Verbonden Léven

Mc.7,14-23 (9/02/2022)

Toen hij de menigte weer bij zich had geroepen [na een onderhoud met de farizeeën (v.1-13)], zei hij tegen hen: “Luister allen naar mij, en kom tot begrip! Niets wat van buitenaf de mens binnenkomt kan hem ontwijden, maar wat van binnenuit de mens buitengaat, dat kan hem ontwijden. Wie oren heeft om te horen, moet luisteren!”
Toen hij van de menigte thuis was gekomen, vroegen zijn leerlingen hem naar die gelijkenis. Hij zei tegen hen: “Zijn jullie ook zo onbegrijpend? Weet je niet dat al wat van buitenaf de mens binnenkomt, hem niet kan verontreinigen? Want het gaat niet binnen in zijn hart, maar in zijn buik en gaat dan weer naar buiten, alle voedsel reinigend.
Maar wat van uit de mens naar buiten komt, dat ontwijdt hem. Want uit het hart van de mensen komen kwade gedachten naar buiten: ontucht, diefstal, moord, overspel, hebzucht, boosaardigheid, bedrog, losbandigheid, een kwaad oog [afgunst], laster, hoogmoed, verdwaasdheid. Al deze slechte dingen gaan van binnen naar buiten en zíj ontwijden de mens.”
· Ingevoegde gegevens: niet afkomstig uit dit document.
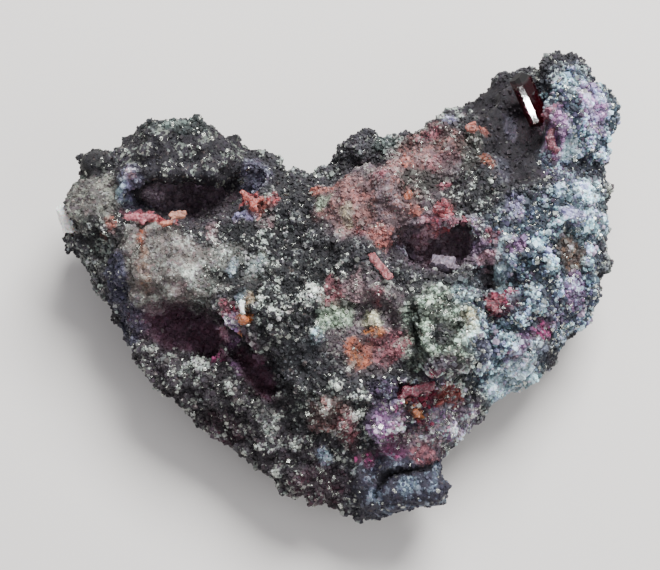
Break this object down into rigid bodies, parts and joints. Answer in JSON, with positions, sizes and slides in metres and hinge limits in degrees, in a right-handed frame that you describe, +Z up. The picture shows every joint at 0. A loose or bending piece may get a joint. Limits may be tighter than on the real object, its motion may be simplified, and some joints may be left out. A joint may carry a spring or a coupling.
{
  "type": "realgar on pyrite mineral specimen",
  "caption": "Hand-sized lump of dark granular pyrite with hollows and ledges, set with red realgar crystals and a little white calcite.",
  "frame": {"origin": "middle of the resting face's level, under the centre of the box round the specimen", "axes": "+X along the specimen's length, towards the lobe with the largest crystal; +Y towards the notch between the two humps; +Z up, out of the crystal-bearing side"},
  "size_m": [0.0902, 0.0744, 0.033],
  "materials": {
    "pyrite": "granular, glinting",
    "realgar": "resinous, dark red",
    "calcite": "white, dull"
  },
  "bodies": {
    "root": {"pyrite_matrix": "pyrite", "realgar_main_crystal": "realgar", "realgar_middle_block": "realgar", "realgar_middle_blade": "realgar", "realgar_ledge_blade_1": "realgar", "realgar_ledge_blade_2": "realgar", "realgar_ledge_cluster": "realgar", "realgar_saddle_cluster": "realgar", "realgar_rim_cluster": "realgar", "realgar_rim_crystal": "realgar", "realgar_flank_cluster": "realgar", "realgar_lobe_cluster": "realgar", "realgar_toe_cluster": "realgar", "realgar_toe_crystal": "realgar", "realgar_patch_crystal": "realgar", "realgar_boss_crystal": "realgar", "calcite_edge": "calcite", "calcite_grain": "calcite"}
  },
  "joints": []
}
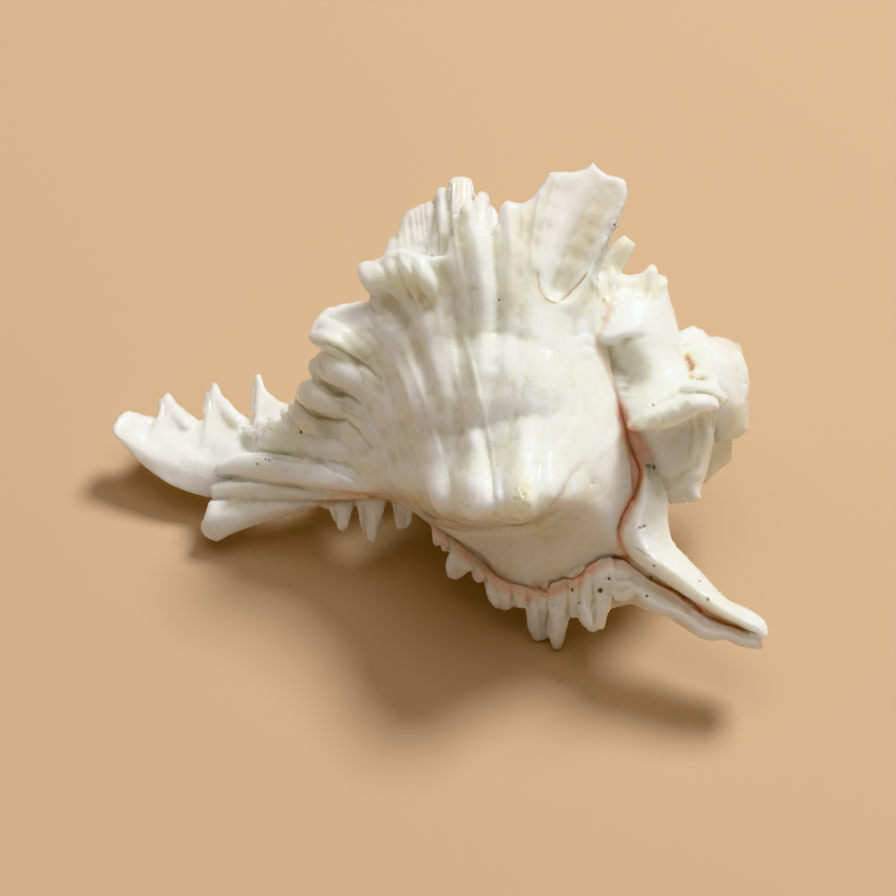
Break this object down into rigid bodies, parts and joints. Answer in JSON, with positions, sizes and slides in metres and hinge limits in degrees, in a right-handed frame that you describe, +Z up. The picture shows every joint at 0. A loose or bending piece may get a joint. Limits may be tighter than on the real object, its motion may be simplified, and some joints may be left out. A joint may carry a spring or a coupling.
{
  "type": "murex shell",
  "caption": "Bleached spiny sea snail shell with three rows of fluted fronds, a worn spire and an oval mouth, lying on the tips of its fronds.",
  "frame": {"origin": "middle of the shell's bounding box, at the height of the surface that it lies on", "axes": "+Z up, +X from the canal towards the spire, +Y towards the side of the mouth, away from the side that the picture shows"},
  "size_m": [0.163, 0.1058, 0.0947],
  "materials": {
    "bleached_shell": "satin"
  },
  "bodies": {
    "root": {"murex_shell": "bleached_shell"}
  },
  "joints": []
}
Gisteren hoorden we Jezus een al te pietluttig bezig zijn met de buitenkant afwijzen. Vandaag horen we waaróm. Voor Jezus gaat het altijd om de levensechte verbondenheid met G-d. Relatie is geen theoretische constructie, maar een feitelijk geleefde realiteit.
Dat was voor de Joden niet anders! Jezus was er trouwens zelf een; daar had hij het geleerd! In de loop van hun geschiedenis waren ze die verbondenheid gaan vertalen in regels. “Doe dit en gij zult leven.” Daar was niets mis mee. Integendeel: je geloof móet zich vertalen naar de buitenkant. Ook Jezus schaft nergens de regels af. Alleen mag er geen omkering gebeuren: de regels moeten een uiting zijn van wat aan de binnenkant reëel leeft. Wie denkt met alleen maar de regels na te leven ook de binnenkant vast te hebben, díe zit ernaast. Alleen maar aan de buitenkant ‘rein’ leven, zal mij nooit aan de binnenkant ‘rein’, dat is: relatiebekwaam, maken.
Elke mens is aan G-d toegewijd; de gehele schepping overigens, dus ook alles wat wij eten en aan materiële dingen gebruiken. Dát kan ons dus niet ontwijden. Alleen wijzelf kunnen dat, door ons te laten verdwazen door onze eigen gedachten en neigingen, en ons zo van G-d af te keren.